The given node will always be the first node with val = 1. You must return the copy of the given node as a reference to the cloned graph.
Example 1:
Input: adjList = [[2,4],[1,3],[2,4],[1,3]] Output: [[2,4],[1,3],[2,4],[1,3]] Explanation: There are 4 nodes in the graph. 1st node (val = 1)'s neighbors are 2nd node (val = 2) and 4th node (val = 4). 2nd node (val = 2)'s neighbors are 1st node (val = 1) and 3rd node (val = 3). 3rd node (val = 3)'s neighbors are 2nd node (val = 2) and 4th node (val = 4). 4th node (val = 4)'s neighbors are 1st node (val = 1) and 3rd node (val = 3).
Example 2:
Input: adjList = [[]] Output: [[]] Explanation: Note that the input contains one empty list.
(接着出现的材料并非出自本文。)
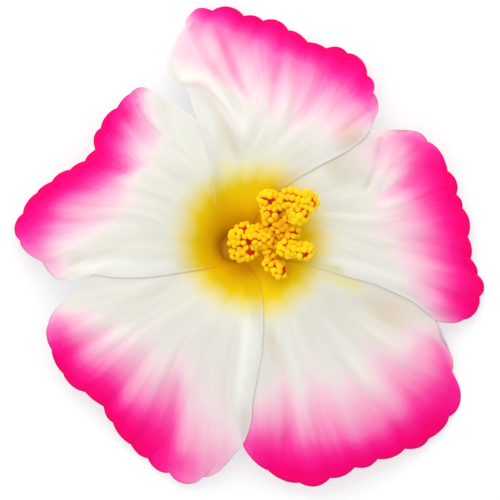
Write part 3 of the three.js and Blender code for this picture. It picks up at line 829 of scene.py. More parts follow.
PETALS = (
    PetalShape(
        name="petal_top", claw=(40, 126), margins=(Lies.OVER, Lies.OVER), tip_drop=4.5,
        free_past=(38, 31), fan=(9, 14), golden=1.04, warm=(26.4, 25, 5.6, 0.5), seed=11,
        clockwise=((5.2, 7.6), (11.7, 13.9), (19, 18.4), (25.2, 21.7), (29.6, 25.3)),
        counter=(
            (-4.6, 6.2), (-5.2, 11), (-5.8, 17), (-6.5, 22.4), (-8.2, 27.2), (-10, 32.4),
            (-11.2, 35.8), (-14, 37.6), (-15.8, 41), (-14.7, 45.4), (-13.4, 48.2), (-11.9, 50.1),
            (-11.5, 52.2),
        ),
        notches=(
            (31.3, 29.4), (31.4, 35.3), (30.1, 39.4), (25.7, 44.7), (20.6, 45.7), (16.4, 47.2),
            (12, 49.9), (6.2, 52.1), (1.7, 53.1), (-5.5, 54.4), (-9.6, 54.4),
        ),
        scallops=(1.1, 0.6, 0.9, 0.55, 0.3, 0.45, 1.05, 0.45, 1.3, 0.45),
        pink=(
            (0, 0.15, 3, 14), (0.05, 0.38, 4.5, 15), (0.12, 0.8, 5.5, 15), (0.2, 1, 7, 15),
            (0.3, 1, 10.5, 19), (0.4, 1, 6, 15), (0.5, 1, 5.6, 15), (0.6, 1, 7.6, 17),
            (0.72, 1, 6, 14), (0.8, 1, 5.6, 12.5), (0.88, 0.95, 4.6, 11), (0.96, 0.82, 3.2, 9.5),
            (1, 0.55, 2.2, 8),
        ),
        folds=(
            Fold(((-14.5, 37.8), (-7.6, 37.4), (-3, 33.6), (0.6, 28), (3, 20)), 0.75, 0.9, 3, 0.12),
            Fold(((-11, 35.4), (-6.6, 33.8), (-3.2, 29), (0.6, 21), (3, 15)), -0.8, 1.8),
            Fold(
                ((-10.4, 50.6), (-9.5, 49.3), (-6.1, 41.7), (-0.9, 34.2), (3.2, 27.9)),
                -0.8, 1.1, 1, 0.12,
            ),
            Fold(((-8, 50), (-4.2, 42.8), (-0.4, 37), (4, 28.4)), 0.5, 1.2),
            Fold(((-5.4, 51), (-2.6, 45.2), (0.5, 37.3), (4.6, 30.4)), -0.7, 1.1, 1, 0.15),
            Fold(((-2, 50), (0.6, 44), (3.2, 38), (7, 29)), 0.35, 1.6),
            Fold(((9.4, 44), (8.8, 36), (8.4, 27)), -0.6, 1.4),
            Fold(((11.6, 46), (11.2, 38), (10.8, 28)), 0.45, 1.3),
            Fold(((14.4, 43), (13.4, 35), (12.2, 24.5)), -0.45, 1.3),
            Fold(((23, 40.5), (20, 32.5), (16, 23)), 0.5, 1.8),
            Fold(((20, 42), (17.4, 34), (14.4, 26)), -0.4, 1.4),
            Fold(((28.5, 34), (23, 28), (16.5, 21)), 0.5, 1.6),
            Fold(((-6, 25), (-5.2, 17), (-4.7, 9.5)), 0.35, 0.7),
            Fold(((-4.2, 30), (-3.4, 20), (-3.2, 11)), -0.5, 1.4),
            Fold(((6, 12.4), (13, 16.6), (20, 20.2), (26, 23)), 0.7, 2.4),
        ),
        blushes=(
            Fold(((-15, 45), (-10, 42.6), (-4, 40), (2, 37)), 0.09, 3.6, 1, 0.01),
            Fold(((-5.2, 50.4), (-2.6, 45.2), (0.5, 37.3), (3, 31)), 0.1, 1.3),
            Fold(
                ((-10.4, 37.4), (-7.1, 36.6), (-4.7, 33.8), (0.5, 26.9), (2.9, 23.8)),
                0.09, 0.9, 1, 0.1,
            ),
            Fold(((11.8, 46.6), (9.4, 40), (8, 37)), 0.1, 1.1),
        ),
        stains=(
            Fold(((-2, 8), (-2.6, 14), (-3.4, 24)), 0.34, 3.4, 1, 0.1),
            Fold(((-5, 8), (-5.4, 12), (-6, 18)), 0.46, 2.4, 1, 0.1),
        ),
    ),
    PetalShape(
        name="petal_right", claw=(-36, 50), margins=(Lies.OVER, Lies.UNDER), tip_drop=2,
        free_past=(47, 38), fan=(15, 1), golden=0.965, seed=23,
        clockwise=(
            (7, -3), (12, -3.8), (17.9, -4.6), (25.2, -6.8), (31.1, -8.3), (36.2, -10.5),
            (39.9, -12.3), (43.3, -14.8),
        ),
        counter=((3.6, 7.4), (8.6, 14.2), (15.8, 20.4), (23.4, 24.6), (29.2, 26.2), (34, 26.8)),
        notches=(
            (45.9, -17), (52.3, -16.8), (56, -11.5), (55.7, -6.6), (54, -2.8), (53.3, 2.3),
            (52.2, 8.9), (50.7, 12.1), (48.7, 17.5), (44.1, 24.2), (38.3, 26),
        ),
        scallops=(0.3, 0.75, 0.85, 0.4, 0.5, 0.9, 0.3, 0.75, 0.6, 0.95),
        pink=(
            (0, 0.1, 6, 12), (0.05, 0.34, 9, 18), (0.12, 1, 8.5, 15.5), (0.2, 1, 11.5, 19.5),
            (0.3, 1, 12, 18), (0.4, 1, 10, 17.5), (0.5, 1, 9.7, 19), (0.6, 1, 13, 18),
            (0.7, 1, 11.5, 14.5), (0.8, 1, 9, 14.5), (0.88, 0.8, 8, 13.5), (0.95, 0.25, 8, 14),
            (1, 0.2, 4, 8),
        ),
        folds=(
            Fold(((42, 25), (35, 19), (28.5, 11.5)), 0.5, 1.7),
            Fold(((46.5, 15.5), (39, 11.2), (31.5, 8)), 0.45, 1.5),
            Fold(((45, 19.5), (38, 14.6), (31, 10)), -0.35, 1.5),
            Fold(((48, 6.5), (42, 4.8), (34, 3.4)), 0.4, 1.6),
            Fold(((48, 1), (41, 0.2), (33, -0.4)), -0.35, 1.8),
            Fold(((52.5, -5), (46, -4.8), (38, -4.6)), 0.45, 1.7),
            Fold(((30, -7.4), (37.5, -9.6), (43, -12.2), (53.5, -16)), 0.8, 1.5),
            Fold(((38, -7), (45, -9.8), (54, -13.8)), -0.6, 1.5),
            Fold(((33.4, 25), (32.4, 17.8), (28.4, 10.8)), -0.8, 1.7),
            Fold(((33.2, 25.4), (32.6, 19.4), (29.2, 12)), -0.6, 0.6, 1, 0.1),
            Fold(((36.8, 23.5), (35, 17), (31.6, 11)), -0.45, 1.1),
            Fold(((19, 17), (27, 19.2), (34, 20.5)), -1.1, 4.2),
            Fold(((14, -2.6), (25, -4.6), (37, -8.2), (50, -14)), 1.1, 2.6),
        ),
        stains=(Fold(((10, -3), (18, -4.2), (28, -6.8)), 0.34, 3, 1, 0.1),),
    ),
    PetalShape(
        name="petal_lower_right", claw=(262, 330), margins=(Lies.UNDER, Lies.UNDER),
        tip_drop=-3.4, free_past=(45, 47), fan=(8, -6), warm=(35, -15, 9, 0.2),
        seed=37,
        clockwise=((1, -7.6), (2.8, -13), (3, -20), (2.2, -28), (1, -35), (0.7, -41)),
        counter=(
            (6.6, -0.8), (12, -0.8), (18, -1.6), (25, -3.6), (32, -5.6), (38, -8.4), (43, -12.4),
            (45.9, -17),
        ),
        notches=(
            (1.6, -45.9), (7.2, -51.5), (14.6, -54.4), (21.6, -53.3), (27.3, -50.8), (32.6, -48.9),
            (38.8, -46.6), (44.4, -44.3), (49, -39.2), (49.5, -29.7), (48.9, -24.4), (46.8, -20.9),
        ),
        scallops=(0.4, 0.3, 0.9, 0.5, 0.85, 0.65, 0.75, 0.2, 2.2, 0.6, 0.1),
        pink=(
            (0, 0.65, 4, 10), (0.1, 1, 10.5, 17), (0.2, 1, 12, 21), (0.3, 1, 9.2, 20),
            (0.4, 1, 7, 19), (0.5, 1, 7.4, 16.5), (0.6, 1, 10, 20), (0.7, 1, 12, 22),
            (0.8, 0.8, 8.5, 14), (0.88, 0.12, 8, 13), (0.95, 0.12, 14, 19), (1, 0.1, 12, 16),
        ),
        folds=(
            Fold(((28, -17), (38, -24.5), (49, -32)), 0.6, 1.7),
            Fold(((31, -15), (40, -20.5), (48.5, -26)), -0.4, 1.6),
            Fold(((22, -21.5), (31.5, -32), (39.5, -42)), 0.6, 1.8),
            Fold(((27, -21.5), (37, -31), (44, -38)), -0.5, 1.9),
            Fold(((6, -14), (8.4, -22.5), (11, -31), (11.8, -41), (11.2, -51)), -1.2, 1.7),
            Fold(((8, -17), (13, -27), (15.2, -38), (15.4, -49)), 0.45, 2),
            Fold(((13, -21), (18, -32), (20.5, -45)), -0.35, 1.6),
            Fold(((17, -22), (23.5, -34), (28, -47)), 0.4, 1.8),
            Fold(((19, -20), (27.5, -32.5), (33.5, -45)), -0.3, 1.4),
            Fold(((24, -9.5), (33, -13.4), (44, -19)), -0.6, 3.4),
        ),
        blushes=(Fold(((50.5, -31), (45, -27), (39, -22.6)), 0.1, 2.4, 1, 0.05),),
        stains=(Fold(((9, -4.5), (17, -5.6), (25, -8), (35, -12)), 0.33, 4.4, 1, 0.1),),
    ),
    PetalShape(
        name="petal_lower_left", claw=(190, 278), margins=(Lies.UNDER, Lies.OVER), tip_drop=2.6,
        free_past=(36, 44), fan=(-6, -7), golden=0.955, seed=41,
        clockwise=(
            (-7.4, -2.2), (-13, -3.4), (-20, -3.9), (-26, -3.9), (-30.4, -4.6), (-35.2, -8.2),
        ),
        counter=(
            (2.8, -5), (5.3, -7.8), (6.1, -12), (6.2, -17), (6, -23), (5.1, -28.8), (3.8, -35.4),
            (3.4, -40), (1.6, -45),
        ),
        notches=(
            (-39.6, -12.7), (-43.2, -17.6), (-42.5, -23.6), (-39.9, -29.2), (-34.8, -33.5),
            (-30.6, -36.8), (-28.4, -40.6), (-24.3, -45.6), (-20.4, -48.8), (-15.4, -52.1),
            (-7.8, -52.9), (-1.8, -48.1),
        ),
        scallops=(0.2, 0.3, 0.2, 0.6, 0.2, 0.5, 0.45, 0.45, 0.7, 1.6, 0.95),
        pink=(
            (0, 0.05, 2, 5), (0.05, 0.07, 2, 5), (0.12, 0.56, 5, 8), (0.2, 1, 7, 13),
            (0.3, 1, 6.8, 14), (0.4, 1, 9.7, 17), (0.5, 1, 4.6, 13.5), (0.6, 1, 11.5, 21),
            (0.7, 1, 13.5, 22), (0.8, 0.86, 6.2, 18.5), (0.88, 0.38, 12, 21), (0.95, 0.22, 10, 15),
            (1, 0.15, 3, 10),
        ),
        folds=(
            Fold(((-42.5, -22), (-35.5, -18.6), (-27, -14.5)), 0.5, 1.4),
            Fold(((-41, -25.5), (-33.5, -21.4), (-25, -17)), -0.4, 1.3),
            Fold(((-40, -29.5), (-32, -24), (-22, -18)), 0.6, 1.8),
            Fold(((-34.5, -33), (-28, -26.4), (-20, -19)), 0.5, 1.4),
            Fold(((-30, -38), (-24, -30), (-17.5, -21.5)), -0.4, 1.6),
            Fold(((-24.5, -44), (-20, -34.5), (-15, -24)), 0.35, 1.8),
            Fold(((-12.4, -52), (-10.4, -38), (-10.6, -25)), 0.5, 2),
            Fold(((-16, -50), (-14.4, -40), (-12.8, -28)), -0.4, 1.5),
            Fold(((3.4, -10), (3.4, -18), (2.6, -28), (0.6, -43)), 1.3, 2.6),
            Fold(((-2.2, -24), (-2.8, -33), (-3.6, -43)), -0.5, 1.7),
        ),
    ),
    PetalShape(
        name="petal_left", claw=(108, 214), margins=(Lies.UNDER, Lies.OVER), tip_drop=4.8,
        free_past=(31, 36), fan=(-9, 7), golden=1.03, seed=53,
        clockwise=(
            (-2.2, 7.6), (-2.7, 13), (-3.4, 19.4), (-5.6, 25.4), (-9.6, 29.2), (-15.4, 33.6),
        ),
        counter=(
            (-4, -4.4), (-7.4, -5.2), (-12.2, -5.9), (-17.5, -6.7), (-22.8, -7.1), (-28.1, -7),
            (-33.2, -6.4), (-37, -7.7),
        ),
        notches=(
            (-20.6, 36.3), (-24.3, 35.2), (-27.4, 31.8), (-31.1, 27.3), (-32.4, 22.3),
            (-34.8, 19.7), (-38.2, 17.7), (-42.4, 15), (-46, 12.4), (-49.2, 7.6), (-49.7, 1.4),
            (-44.5, -3.5), (-40.5, -7.6),
        ),
        scallops=(0.45, 0.15, 0.6, 0.85, 0.4, 0.3, 0.5, 0.15, 0.3, 1.05, 0.5, 0.6),
        pink=(
            (0, 0.2, 1.5, 3), (0.05, 0.4, 2, 3.5), (0.12, 0.78, 3, 7.4), (0.2, 1, 5.4, 10.5),
            (0.3, 1, 7.4, 12.5), (0.4, 1, 8.6, 11), (0.5, 1, 9.4, 13.5), (0.6, 1, 12.5, 18),
            (0.7, 1, 9, 17), (0.8, 0.97, 8, 14.5), (0.88, 0.42, 5, 10.5), (0.95, 0.18, 4, 7),
            (1, 0.1, 3, 6),
        ),
        folds=(
            Fold(((-22.5, 33), (-18.6, 28), (-14, 22.5)), 0.7, 1),
            Fold(((-23, 33), (-19.8, 28.4), (-15.6, 23.6)), -0.9, 0.6, 1, 0.1),
            Fold(((-26, 31), (-21.8, 26), (-16.8, 21)), -0.8, 1, 1, 0.1),
            Fold(((-43, 9), (-35.5, 11.2), (-27, 11.8)), 0.6, 2.2),
            Fold(((-46.5, 6.8), (-36.5, 5.3), (-26, 6.2)), -0.7, 1.3),
            Fold(((-47.5, 3), (-40, 2.6), (-30, 2.8)), -0.5, 1.2),
            Fold(((-34.5, 17.8), (-28, 17.4), (-21, 18)), -0.6, 1.6),
            Fold(((-33, 22.5), (-27, 21.5), (-20, 20)), 0.35, 1.6),
            Fold(((-39, -5.4), (-33.5, -2.4), (-24, 0)), -0.7, 1.2),
            Fold(((-38, -7), (-32, -4.4), (-22, -2.4)), 0.6, 1.7),
            Fold(((-38, -5.2), (-26, -5.4), (-16, -4.8), (-6, -3.6)), 0.9, 2),
        ),
        blushes=(Fold(((-24.6, 32.6), (-20.8, 27.6), (-16.4, 23)), 0.1, 0.8, 1, 0.05),),
    ),
)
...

The graph consists of only one node with val = 1 and it does not have any neighbors.
Example 3:
Input: adjList = [] Output: [] Explanation: This an empty graph, it does not have any nodes.
Example 4:
Input: adjList = [[2],[1]] Output: [[2],[1]]
Constraints:
1 <= Node.val <= 100Node.valis unique for each node.- Number of Nodes will not exceed 100.
- There is no repeated edges and no self-loops in the graph.
- The Graph is connected and all nodes can be visited starting from the given node.
给定一个无向图,要求克隆一个一样的图,也就是深拷贝。 图的问题,想到应该是DFS或者BFS,但是没太想明白,因为DFS过程中可能遇到之前已经new过的节点,不知道怎么判断比较好,查看讨论区,发现每new一个节点,把这个节点存到一个hash表中就好了,下回先查hash表,不中才new新的。 因为每个节点的label是unique的,所以hash的key可以是label,value是node*。 完整代码如下,注意第9行,new出来的节点要先加入hash,再递归DFS,否则递归DFS在hash表中找不到当前的节点,比如{0,0,0}这个样例就会出错。
class Solution {
private:
unordered_map<int, UndirectedGraphNode*> graph;
public:
UndirectedGraphNode* cloneGraph(UndirectedGraphNode* node)
{
if (node == NULL)
return NULL;
if (graph.find(node->label) != graph.end())
return graph[node->label];
UndirectedGraphNode* cur = new UndirectedGraphNode(node->label);
graph[cur->label] = cur;
for (auto& n : node->neighbors) {
cur->neighbors.push_back(cloneGraph(n));
}
return cur;
}
};本代码提交AC,用时26MS。
二刷。换了代码模板,方法是一样的,Hash+DFS:
class Solution {
public:
Node* clone(Node* node, unordered_map<int, Node*> &hash) {
int val = node->val;
if (hash.find(val) != hash.end())return hash[val];
Node *cp = new Node(node->val);
hash[val] = cp;
for (int i = 0; i < node->neighbors.size(); ++i) {
int child = node->neighbors[i]->val;
if (hash.find(child) != hash.end()) {
cp->neighbors.push_back(hash[child]);
}
else {
cp->neighbors.push_back(clone(node->neighbors[i], hash));
}
}
return cp;
}
Node* cloneGraph(Node* node) {
if (node == NULL)return NULL;
unordered_map<int, Node*> hash;
return clone(node, hash);
}
};本代码提交AC,用时12MS。